Julia Holter’s Have You In My Wilderness is a superbly constructed piece of chamber pop in the Kate Bush / Regina Spektor / Tori Amos vein.
Her music walks a fine line: experimental and challenging, while also managing to be accessible and engaging. In lesser hands it could be a bit of a mess, but Holter executes in exacting fashion, creating an album of penetrating beauty that is full of surprises. Her songs manage to sound both serious and breezy, with compositions that are inventively crafted around handsome melodies, syncopated rhythms and diverse instrumentation.
Along with her probing, erudite songs, the thing sets Holter apart from her alt-pop contemporaries is the clarity of sound on this record. While other indie darlings sing through that forced, I-couldn’t-give-a-shit accent (what is that?) or bury their voice in pursuit of an ethereal, lush soundscape, Holter’s rich vocals are front and centre, penetrating with precision.
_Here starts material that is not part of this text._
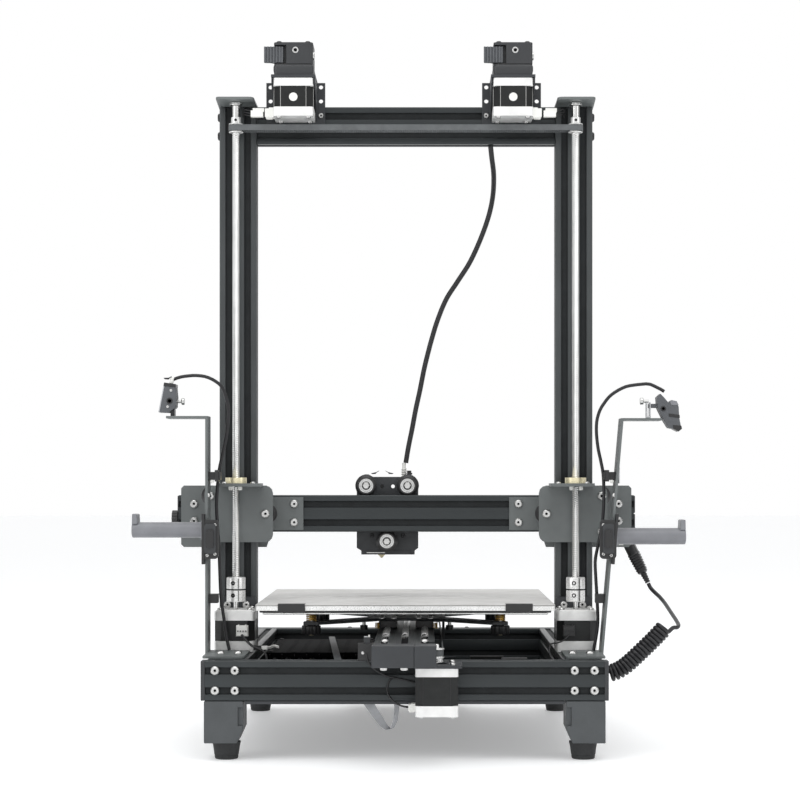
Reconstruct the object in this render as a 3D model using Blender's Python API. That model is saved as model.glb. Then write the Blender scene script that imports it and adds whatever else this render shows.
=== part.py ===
"""Filament printer with an open slotted-beam frame, a lifting gantry and a sliding bed.

The code works in millimetres and the scene in metres. X runs across the machine, Z is up, and Y
runs from the motor end to the operator's end, counted from the outer face of the near beam. The
empty called machine then puts the origin on the floor, under the middle of the whole frame.
"""
import math

import bmesh
import bpy
from mathutils import Matrix, Vector

MM = 0.001
GAP = 0.3                # air left between neighbouring pieces

# Slotted beams
CELL = 20.0              # one slot's share of a beam's width
BASE_HALF = 200.0        # half the length of the cross beams
BASE_DEPTH = 470.0
BASE_LOW = 60.0
BASE_TOP = 100.0
RAIL_X = 180.0           # middle of a side rail, an upright and a lead screw
UPRIGHT_Y = 158.0
UPRIGHT_TOP = 681.0
TOP_BEAM_Z = 661.0
BED_RAIL_FRONT = -81.0
BED_RAIL_BLOCK = 30.0    # solid end block of the bed rail
BED_RAIL_TOP = BASE_TOP + GAP + CELL
ROD_R = 3.6
ROD_Z = BED_RAIL_TOP - 1.0
DISPLAY_BACK = 511.0
MID_Y = (BED_RAIL_FRONT + DISPLAY_BACK) / 2

# Motors, screws and belts
MOTOR_HALF = 21.15
MOTOR_LONG = 40.0
Y_MOTOR = (31.8, -24.0)  # its shaft, in X and Y
SCREW_Y = 124.0
SCREW_R = 4.0
SCREW_TOP = 678.0
PULLEY_R = 5.2
BELT_HEIGHT = 6.0
BELT_THICK = 1.3
SYNC_BELT_Z = 653.8
BED_BELT_END = 452.0     # turning point of the bed belt, far from its motor

# Moving pieces at rest
BED_Y = 220.0
BED_HALF = 155.0
BED_TOP = 152.0
KNOB_REACH = 100.0       # levelling knobs, from the middle of the bed
CARRIAGE_LOW = 128.0
CARRIAGE_TOP = 131.0
X_BEAM_Y = 194.0
X_BEAM_Z = 244.5
X_BEAM_HALF = 248.0
X_CARRIAGE = -21.4       # middle of the print head's carriage
WHEEL_R = 12.0
NOZZLE = (-28.0, 240.0)
FEEDER_X = {"left": -118.0, "right": 113.0}
FEEDER_LOW = 663.5       # underside of a feeder's motor
FEEDER_TOP = 741.0
REACH = {"left": 284.0, "right": 291.0}   # tips of the spool arms

SIDES = {"left": -1, "right": 1}
FACETS = 20


# ---------------------------------------------------------------- materials

def finish(name, colour, roughness, metallic=0.0):
    """One Principled material."""
    material = bpy.data.materials.new(name)
    material.use_nodes = True
    shader = material.node_tree.nodes["Principled BSDF"]
    shader.inputs["Base Color"].default_value = (*colour, 1.0)
    shader.inputs["Roughness"].default_value = roughness
    shader.inputs["Metallic"].default_value = metallic
    return material


FINISHES = {
    "anodised": ((0.040, 0.042, 0.044), 0.45, 0.4),
    "plate": ((0.055, 0.062, 0.068), 0.5, 0.2),
    "moulded": ((0.030, 0.032, 0.034), 0.55, 0.0),
    "motor": ((0.045, 0.045, 0.045), 0.4, 0.3),
    "steel": ((0.62, 0.62, 0.61), 0.25, 1.0),
    "bed": ((0.42, 0.42, 0.41), 0.5, 0.3),
    "rubber": ((0.020, 0.020, 0.021), 0.7, 0.0),
    "wheel": ((0.03, 0.03, 0.03), 0.4, 0.0),
}


# ---------------------------------------------------------------- outlines

def circle(x, y, radius, count=FACETS):
    """Points of a circle, counter-clockwise."""
    return arc(x, y, radius, 0, 360 - 360 / count, count)


def arc(x, y, radius, start, end, count):
    """Evenly spaced points of an arc, its angles in degrees."""
    angles = [math.radians(start + (end - start) * i / (count - 1)) for i in range(count)]
    return [(x + radius * math.cos(a), y + radius * math.sin(a)) for a in angles]


def rectangle(x0, x1, y0, y1):
    return [(x0, y0), (x1, y0), (x1, y1), (x0, y1)]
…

Likewise the instruments are lucidly captured: the songs here don’t hide behind production tricks. Perhaps it’s the scarcity of electronica in favour of organic and varied instrumentation (double bass, saxophone, clarinet, harpsichord, piano, violin, cello) that makes for such an arresting listen.
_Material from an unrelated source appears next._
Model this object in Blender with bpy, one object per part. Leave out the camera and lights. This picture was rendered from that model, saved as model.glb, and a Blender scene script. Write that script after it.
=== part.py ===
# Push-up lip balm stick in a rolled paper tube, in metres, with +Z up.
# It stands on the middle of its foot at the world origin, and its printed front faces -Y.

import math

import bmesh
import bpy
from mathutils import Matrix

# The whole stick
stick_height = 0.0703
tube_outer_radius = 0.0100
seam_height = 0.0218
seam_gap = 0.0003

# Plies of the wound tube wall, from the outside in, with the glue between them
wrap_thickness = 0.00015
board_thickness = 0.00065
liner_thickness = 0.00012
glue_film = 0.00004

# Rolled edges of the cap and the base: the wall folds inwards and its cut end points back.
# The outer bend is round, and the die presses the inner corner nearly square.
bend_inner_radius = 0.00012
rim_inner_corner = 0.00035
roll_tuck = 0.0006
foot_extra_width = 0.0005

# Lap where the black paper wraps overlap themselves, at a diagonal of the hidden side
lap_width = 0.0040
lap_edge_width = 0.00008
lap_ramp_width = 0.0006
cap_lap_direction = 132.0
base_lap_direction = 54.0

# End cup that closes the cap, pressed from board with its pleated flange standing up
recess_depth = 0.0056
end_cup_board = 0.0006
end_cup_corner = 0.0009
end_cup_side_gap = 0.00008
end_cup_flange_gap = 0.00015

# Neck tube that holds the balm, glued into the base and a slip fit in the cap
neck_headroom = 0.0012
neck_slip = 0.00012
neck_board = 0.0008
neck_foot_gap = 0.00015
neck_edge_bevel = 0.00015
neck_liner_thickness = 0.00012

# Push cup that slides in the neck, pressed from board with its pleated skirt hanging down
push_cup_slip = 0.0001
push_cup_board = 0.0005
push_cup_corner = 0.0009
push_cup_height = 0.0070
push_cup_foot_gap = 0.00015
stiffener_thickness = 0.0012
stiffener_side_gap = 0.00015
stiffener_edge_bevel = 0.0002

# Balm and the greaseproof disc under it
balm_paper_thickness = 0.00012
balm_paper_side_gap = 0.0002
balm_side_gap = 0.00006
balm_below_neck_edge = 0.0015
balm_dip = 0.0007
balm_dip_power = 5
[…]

The songs present a range of characters and story fragments, and there are many highlights. The opener (and lead single) ‘Feel You’ is built over a harpsichord riff and unsettling rhythms, but possesses a beguiling melodic hook that immediately engages. This is followed up by the understated but charming ‘Silhouette’. The bright and breezy ‘Sea Calls Me Home’ builds to an unexpectedly heavy sax solo, just one of the many satisfying surprise moments on the album. ‘Everytime Boots’ is an upbeat, catchy number, while ‘Betsy On The Roof’ and ‘Vasquez’ (with its bracing, free jazz aesthetic) are longer, baroque compositions that demonstrate Holter’s diverse songwriting talents. The raw beauty of Holter’s vocal performance on the title track then closes out the record.
Decidedly quirky and unconventional, occasionally avant-garde, Holter might not immediately appeal to everyone, but she is worth the listening investment. The eccentricities never feel contrived, they are just one facet of the natural expression of this intelligent and affecting artist whose bracing creativity is striking and completely endearing.
Have You In My Wilderness is out now from Domino.